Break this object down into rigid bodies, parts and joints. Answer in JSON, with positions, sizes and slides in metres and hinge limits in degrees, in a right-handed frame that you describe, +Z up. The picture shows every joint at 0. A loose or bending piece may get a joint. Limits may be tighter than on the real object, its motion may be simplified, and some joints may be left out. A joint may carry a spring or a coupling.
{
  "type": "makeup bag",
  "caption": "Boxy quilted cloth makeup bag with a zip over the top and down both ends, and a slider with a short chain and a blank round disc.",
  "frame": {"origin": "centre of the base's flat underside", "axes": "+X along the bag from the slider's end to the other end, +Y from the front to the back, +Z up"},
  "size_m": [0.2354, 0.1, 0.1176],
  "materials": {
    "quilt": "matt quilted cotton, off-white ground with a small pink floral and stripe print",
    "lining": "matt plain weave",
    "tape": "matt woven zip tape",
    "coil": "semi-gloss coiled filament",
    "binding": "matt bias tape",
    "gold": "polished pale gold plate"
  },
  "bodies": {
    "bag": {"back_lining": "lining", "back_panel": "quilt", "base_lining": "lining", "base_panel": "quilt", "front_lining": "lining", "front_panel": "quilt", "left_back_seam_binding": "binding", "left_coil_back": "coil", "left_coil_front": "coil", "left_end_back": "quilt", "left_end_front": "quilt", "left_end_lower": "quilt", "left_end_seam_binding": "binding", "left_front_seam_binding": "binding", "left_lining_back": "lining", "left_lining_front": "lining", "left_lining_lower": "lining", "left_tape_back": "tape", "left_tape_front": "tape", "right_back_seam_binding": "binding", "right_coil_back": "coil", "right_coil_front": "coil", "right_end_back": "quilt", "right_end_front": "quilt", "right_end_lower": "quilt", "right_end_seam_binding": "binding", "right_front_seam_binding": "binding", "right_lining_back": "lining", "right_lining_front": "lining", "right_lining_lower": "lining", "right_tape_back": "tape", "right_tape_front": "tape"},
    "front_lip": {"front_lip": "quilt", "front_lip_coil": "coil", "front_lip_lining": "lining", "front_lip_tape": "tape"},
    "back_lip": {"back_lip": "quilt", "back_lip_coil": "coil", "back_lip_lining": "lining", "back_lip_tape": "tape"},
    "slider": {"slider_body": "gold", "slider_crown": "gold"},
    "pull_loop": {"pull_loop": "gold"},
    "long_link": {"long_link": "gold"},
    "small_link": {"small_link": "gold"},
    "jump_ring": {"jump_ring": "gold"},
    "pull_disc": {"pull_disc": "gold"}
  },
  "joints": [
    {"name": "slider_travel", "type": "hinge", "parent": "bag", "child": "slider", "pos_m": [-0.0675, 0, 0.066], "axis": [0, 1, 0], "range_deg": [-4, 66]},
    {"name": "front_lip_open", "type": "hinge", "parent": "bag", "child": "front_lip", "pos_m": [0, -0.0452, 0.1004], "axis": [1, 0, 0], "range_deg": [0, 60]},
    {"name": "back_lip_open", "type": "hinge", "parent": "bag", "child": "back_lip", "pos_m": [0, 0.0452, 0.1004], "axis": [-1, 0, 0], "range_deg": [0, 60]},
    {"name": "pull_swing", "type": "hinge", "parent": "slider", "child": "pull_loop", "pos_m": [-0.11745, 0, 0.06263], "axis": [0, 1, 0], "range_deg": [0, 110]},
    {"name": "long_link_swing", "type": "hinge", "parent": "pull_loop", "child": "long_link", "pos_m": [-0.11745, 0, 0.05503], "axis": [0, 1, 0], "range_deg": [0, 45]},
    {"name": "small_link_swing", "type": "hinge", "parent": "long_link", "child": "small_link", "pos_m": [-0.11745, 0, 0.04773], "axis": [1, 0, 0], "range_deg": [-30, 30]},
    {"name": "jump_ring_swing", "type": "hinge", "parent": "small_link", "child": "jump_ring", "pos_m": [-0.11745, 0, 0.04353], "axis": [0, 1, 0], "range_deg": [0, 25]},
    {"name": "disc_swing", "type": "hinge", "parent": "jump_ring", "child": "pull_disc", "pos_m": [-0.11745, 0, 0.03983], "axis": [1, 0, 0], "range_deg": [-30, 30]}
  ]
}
============================================================
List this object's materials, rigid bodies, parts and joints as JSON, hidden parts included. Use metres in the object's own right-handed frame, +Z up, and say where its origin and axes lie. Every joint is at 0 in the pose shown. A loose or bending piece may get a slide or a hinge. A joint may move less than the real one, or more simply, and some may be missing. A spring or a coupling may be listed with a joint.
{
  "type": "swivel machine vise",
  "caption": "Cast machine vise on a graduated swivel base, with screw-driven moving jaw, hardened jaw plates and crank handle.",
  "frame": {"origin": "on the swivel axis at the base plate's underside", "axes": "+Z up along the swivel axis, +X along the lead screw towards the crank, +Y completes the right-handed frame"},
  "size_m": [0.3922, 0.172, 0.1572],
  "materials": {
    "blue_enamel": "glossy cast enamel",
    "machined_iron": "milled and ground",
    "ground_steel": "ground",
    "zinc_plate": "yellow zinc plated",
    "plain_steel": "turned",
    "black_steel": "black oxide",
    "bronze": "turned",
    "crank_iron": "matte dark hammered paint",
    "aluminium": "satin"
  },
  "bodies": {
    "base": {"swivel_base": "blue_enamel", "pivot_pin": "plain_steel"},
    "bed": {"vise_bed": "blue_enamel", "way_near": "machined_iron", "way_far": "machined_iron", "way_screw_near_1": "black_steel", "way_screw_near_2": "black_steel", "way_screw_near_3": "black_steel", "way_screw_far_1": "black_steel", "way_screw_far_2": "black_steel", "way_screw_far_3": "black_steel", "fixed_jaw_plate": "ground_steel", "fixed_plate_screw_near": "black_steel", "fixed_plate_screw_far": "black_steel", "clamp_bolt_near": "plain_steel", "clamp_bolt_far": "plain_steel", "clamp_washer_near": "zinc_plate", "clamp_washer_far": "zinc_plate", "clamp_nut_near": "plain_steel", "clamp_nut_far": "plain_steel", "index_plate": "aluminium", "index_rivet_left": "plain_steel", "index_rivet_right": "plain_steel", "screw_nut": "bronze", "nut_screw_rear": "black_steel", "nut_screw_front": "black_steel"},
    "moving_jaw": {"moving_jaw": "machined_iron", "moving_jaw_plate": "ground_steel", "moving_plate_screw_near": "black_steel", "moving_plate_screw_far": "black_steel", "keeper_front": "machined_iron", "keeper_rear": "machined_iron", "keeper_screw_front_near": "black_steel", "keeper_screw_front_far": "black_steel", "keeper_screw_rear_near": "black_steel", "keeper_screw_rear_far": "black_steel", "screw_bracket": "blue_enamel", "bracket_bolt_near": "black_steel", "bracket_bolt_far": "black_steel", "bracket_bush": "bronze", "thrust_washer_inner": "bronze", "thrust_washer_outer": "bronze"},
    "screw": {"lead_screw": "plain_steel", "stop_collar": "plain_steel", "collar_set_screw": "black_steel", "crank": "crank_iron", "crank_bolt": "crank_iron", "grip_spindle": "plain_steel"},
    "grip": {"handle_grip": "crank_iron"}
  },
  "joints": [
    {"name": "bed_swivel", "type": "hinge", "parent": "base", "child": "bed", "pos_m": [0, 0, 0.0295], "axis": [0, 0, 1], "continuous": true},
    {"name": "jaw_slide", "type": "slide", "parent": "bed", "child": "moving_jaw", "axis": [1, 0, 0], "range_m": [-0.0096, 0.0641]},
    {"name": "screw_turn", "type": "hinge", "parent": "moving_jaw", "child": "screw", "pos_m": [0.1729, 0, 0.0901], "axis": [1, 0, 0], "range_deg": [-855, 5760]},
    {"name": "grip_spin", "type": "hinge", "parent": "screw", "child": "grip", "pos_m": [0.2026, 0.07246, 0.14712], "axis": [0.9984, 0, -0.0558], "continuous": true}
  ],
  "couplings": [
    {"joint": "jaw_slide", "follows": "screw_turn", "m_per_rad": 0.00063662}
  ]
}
============================================================
## Problem statement
Filter the records, keeping only lines that contain "axes", and show those lines.

## The result
  "frame": {"origin": "centre of the base's flat underside", "axes": "+X along the bag from the slider's end to the other end, +Y from the front to the back, +Z up"},
List this object's materials, rigid bodies, parts and joints as JSON, hidden parts included. Use metres in the object's own right-handed frame, +Z up, and say where its origin and axes lie. Every joint is at 0 in the pose shown. A loose or bending piece may get a slide or a hinge. A joint may move less than the real one, or more simply, and some may be missing. A spring or a coupling may be listed with a joint.
  "frame": {"origin": "on the swivel axis at the base plate's underside", "axes": "+Z up along the swivel axis, +X along the lead screw towards the crank, +Y completes the right-handed frame"},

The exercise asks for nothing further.